As a pastor, I turn to my faith to provide answers to questions that often prove difficult and are beyond my ability to explain. When times get tough, I turn to my sacred texts to find a glimmer of hope or guidance as I struggle through what we call ‘dark nights of the soul’, a term that describes the profound spiritual crisis and feelings of abandonment that can occur during suffering. I look to the heavens and shout, “Give me peace? I beg you to solve the problem right now, dear Creator. Let me see a glimmer of hope.”

     There are moments when I pour out my heart, and it feels like nothing happens. Why do I continue to seek strength in places that leave me weary? Ultimately, I turn to the God of my understanding and ask, “Why won’t you help me? What have I done that is so wrong that you punish my son with a cruddy bleeding disorder?”

     Hemophilia raises its ugly head, and everyone seems to run away from the monster. Are chronic disorders truly incurable? In my son’s case, I cannot help but feel abandoned by God. I often feel unworthy of God’s love because I could not successfully intervene with the Divine on my boy’s behalf. Somehow, I think I missed the boat.

     Shame often creeps in as I reflect on the issues my family faces regarding hemophilia. I tell myself, “I am a pastor and should have all this in perspective. Maybe if I pray harder, God might hear my cries.” I know that what I feel is not what I believe, but silence, in this case, is not divine.

     Peering deeper into holy darkness, I see a glimmer of light. It appears distant and impossible to capture. The only thing that I know is that I continue to move closer, and as I do, the light grows larger, filling the space with beautiful light that overwhelms me and illuminates my spirit. In this unusual place where time and space intersect, I realize that the healing I receive is a gift from the Holy Spirit.

     I do not mean that some alien object appeared and Shazam! My boys no longer have hemophilia. I refer to the sense of peace that overwhelms me and strengthens me to help my sons manage the most difficult of situations as they journey through the world with Hemophilia, Severe, Factor VIII Deficient. This is what I call ‘true faith,’ a faith that empowers me with hope and love to face each obstacle. It’s not about miraculous cures, but about the strength and resilience it provides in the face of adversity.

     I learned that true faith, when faced with hardships, can overcome feelings of despair and anxiety. Hope finds rebirth, and the promise of a new tomorrow —a tomorrow where we can face our challenges with renewed strength and courage —inspires us to move forward. The most essential part of healing is not physical but spiritual revitalization of the soul. At this juncture between the mystical and realistic worlds, we find wholeness.

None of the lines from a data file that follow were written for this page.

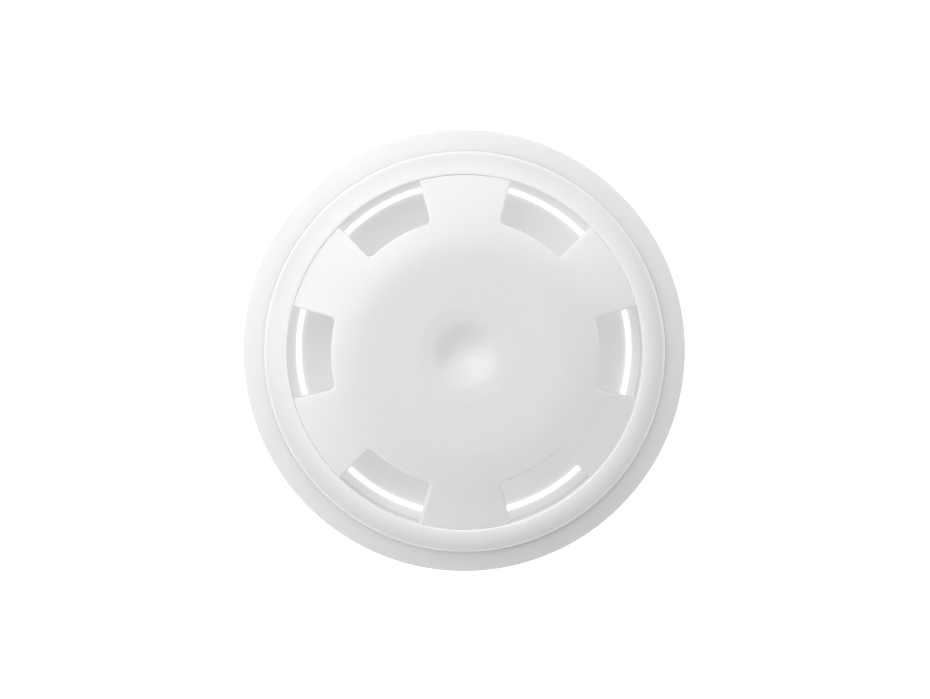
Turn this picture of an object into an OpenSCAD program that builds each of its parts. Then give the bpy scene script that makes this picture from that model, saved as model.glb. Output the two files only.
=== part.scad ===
// Compact wireless heat detector, lying on its mounting plate with its face up.
// Origin: centre of the plate's flat back. +Z runs from the ceiling face out through the cap.

/* [Overall] */
// Outside diameter of the rear housing at its widest
body_d = 65; // [62:0.5:80]
// Height from the ceiling face to the top of the cap
body_h = 38; // [37:0.5:46]
// Wall of the rear housing
wall_t = 1.8; // [1.4:0.1:2.2]

/* [Cap] */
// Skin of the push cap
cap_t = 1.5; // [1.2:0.1:1.8]
// Radius of the flat middle of the cap
cap_flat_r = 13.7; // [12:0.1:15]
// Radius that blends the flat into the sloping rim
cap_blend_r = 14; // [10:0.5:16]
// Slope of the cap's rim, in degrees
cap_slope = 30; // [24:1:34]
// Travel of the cap when it is pressed
press_travel = 0.5; // [0.3:0.05:0.7]
// Running gap between the cap and the bezel
cap_gap = 0.1; // [0.08:0.01:0.2]
// Radius of the finger dimple
dimple_r = 6.9; // [5:0.1:8]
// Depth of the shallow part of the dimple
dimple_shallow = 0.55; // [0.3:0.05:0.8]
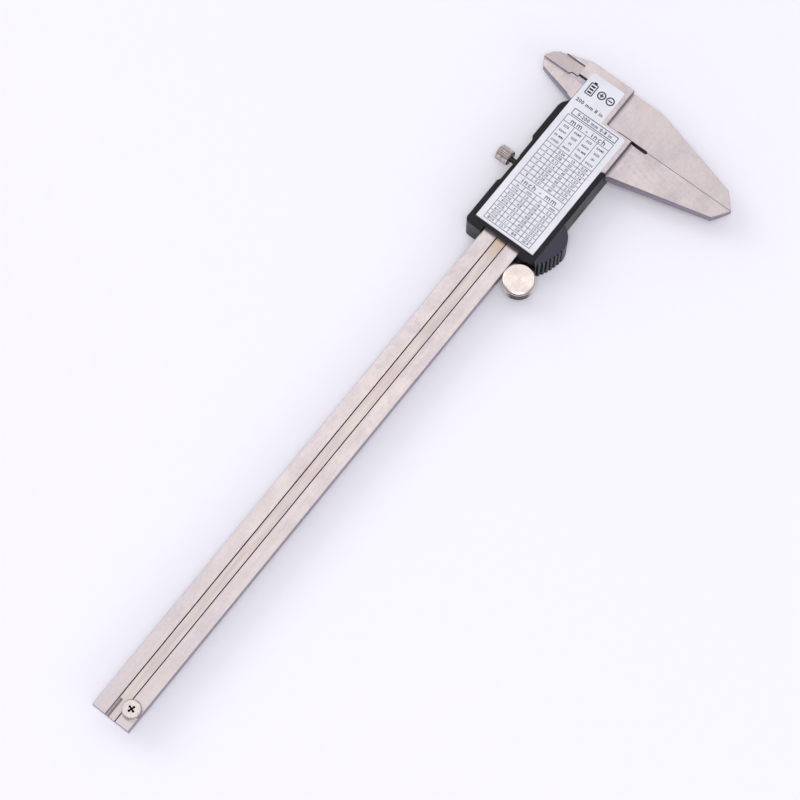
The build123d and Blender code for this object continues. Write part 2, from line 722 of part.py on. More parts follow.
def board_screws():
    return Compound(children=[
        flat_screw(x, BOARD_SCREW_Y, BOARD_Z[1] + 0.8, 4.0, 1.35) for x in BOARD_SCREW_XS
    ])


def processor_chip():
    """The sealed drop of black resin over the measuring chip."""
    drop = Pos(-37.5, 4.5, BOARD_Z[0]) * Sphere(4.2)
    drop = Pos(0, 0, 3.4) * drop
    return drop & block((-50, -25), (-2, 11), (BOARD_Z[0] - 1.0, BOARD_Z[0]))


def button_pad():
    """The silicone mat with one dome behind each button."""
    pad = block((-51.4, -23.0), (-11.5, -4.2), (BOARD_Z[0] - 0.5, BOARD_Z[0]))
    for x in BUTTON_XS.values():
        dome = Pos(x, BUTTON_Y, BOARD_Z[0] - 0.5 - 0.35) * Cone(2.0, 2.6, 0.7)
        pad += dome
    return pad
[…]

     I continue to grow in my faith as my sons face various adversities related to hemophilia. I learn that God did not give them hemophilia to test them. My boys inherited hemophilia because my wife is a carrier of the disease. When DNA passed from us to them, a damaged “X” chromosome passed to my sons. Divine hands did not manipulate DNA so that my boys would have hemophilia for some vast, eternal purpose.

     Faith enters the picture when we recognize that, despite having a bleeding disorder, there is still much we can do in the world. Sometimes life proves difficult, but that does not mean we must give up. Equipped with the belief that there is much to look forward to, we overcome obstacles and continue to live a full life. The energy that moves the entire machine is hope.

     My sons are now adults, and I believe they carry the strength of faith in their lives. I noticed how they move and react with people, and I see the joy they bring to the lives of others. Cazandra, my wife, and I know the care they demonstrate as they love us with all their hearts. Both of my sons are strong men who find comfort in their faith. I hope they continue to grow in mind and spirit as they follow their dreams in this world. Hemophilia may make its presence known, but it will not stop them.